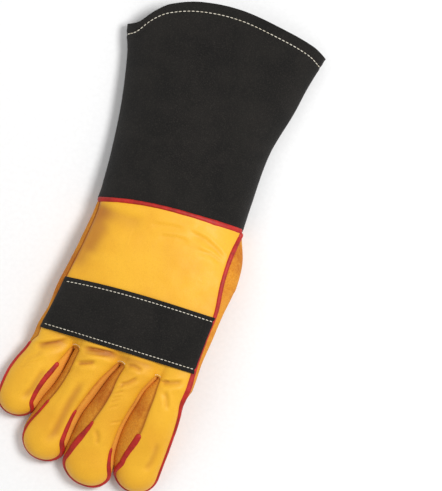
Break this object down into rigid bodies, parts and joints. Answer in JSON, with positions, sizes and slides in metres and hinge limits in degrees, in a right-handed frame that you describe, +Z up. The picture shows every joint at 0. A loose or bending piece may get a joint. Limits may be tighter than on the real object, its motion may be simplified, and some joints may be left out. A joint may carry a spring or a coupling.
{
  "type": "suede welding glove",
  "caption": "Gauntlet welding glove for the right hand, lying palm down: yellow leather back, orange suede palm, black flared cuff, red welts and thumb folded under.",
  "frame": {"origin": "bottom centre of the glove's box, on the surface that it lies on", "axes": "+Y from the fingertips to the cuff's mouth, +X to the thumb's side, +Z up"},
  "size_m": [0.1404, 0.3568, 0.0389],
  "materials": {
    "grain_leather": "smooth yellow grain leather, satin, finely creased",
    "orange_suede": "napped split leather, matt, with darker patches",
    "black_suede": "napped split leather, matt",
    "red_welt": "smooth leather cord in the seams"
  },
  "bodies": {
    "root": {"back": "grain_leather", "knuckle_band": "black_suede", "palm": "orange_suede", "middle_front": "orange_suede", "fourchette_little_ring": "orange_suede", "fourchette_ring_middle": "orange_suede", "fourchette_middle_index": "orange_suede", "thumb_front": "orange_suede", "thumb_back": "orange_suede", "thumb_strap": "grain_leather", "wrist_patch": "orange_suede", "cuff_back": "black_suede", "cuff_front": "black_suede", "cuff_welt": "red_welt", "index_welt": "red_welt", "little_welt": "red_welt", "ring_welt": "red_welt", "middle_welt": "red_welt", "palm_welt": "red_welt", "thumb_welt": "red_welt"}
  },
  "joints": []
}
.....
▶ [Job]:
Extract all of the data shown above without alteration.

▶ [Response below]:
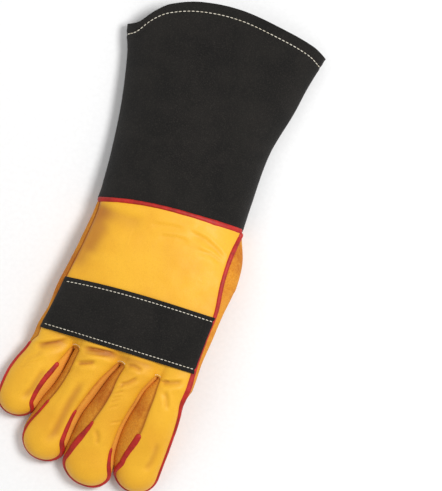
Break this object down into rigid bodies, parts and joints. Answer in JSON, with positions, sizes and slides in metres and hinge limits in degrees, in a right-handed frame that you describe, +Z up. The picture shows every joint at 0. A loose or bending piece may get a joint. Limits may be tighter than on the real object, its motion may be simplified, and some joints may be left out. A joint may carry a spring or a coupling.
{
  "type": "suede welding glove",
  "caption": "Gauntlet welding glove for the right hand, lying palm down: yellow leather back, orange suede palm, black flared cuff, red welts and thumb folded under.",
  "frame": {"origin": "bottom centre of the glove's box, on the surface that it lies on", "axes": "+Y from the fingertips to the cuff's mouth, +X to the thumb's side, +Z up"},
  "size_m": [0.1404, 0.3568, 0.0389],
  "materials": {
    "grain_leather": "smooth yellow grain leather, satin, finely creased",
    "orange_suede": "napped split leather, matt, with darker patches",
    "black_suede": "napped split leather, matt",
    "red_welt": "smooth leather cord in the seams"
  },
  "bodies": {
    "root": {"back": "grain_leather", "knuckle_band": "black_suede", "palm": "orange_suede", "middle_front": "orange_suede", "fourchette_little_ring": "orange_suede", "fourchette_ring_middle": "orange_suede", "fourchette_middle_index": "orange_suede", "thumb_front": "orange_suede", "thumb_back": "orange_suede", "thumb_strap": "grain_leather", "wrist_patch": "orange_suede", "cuff_back": "black_suede", "cuff_front": "black_suede", "cuff_welt": "red_welt", "index_welt": "red_welt", "little_welt": "red_welt", "ring_welt": "red_welt", "middle_welt": "red_welt", "palm_welt": "red_welt", "thumb_welt": "red_welt"}
  },
  "joints": []
}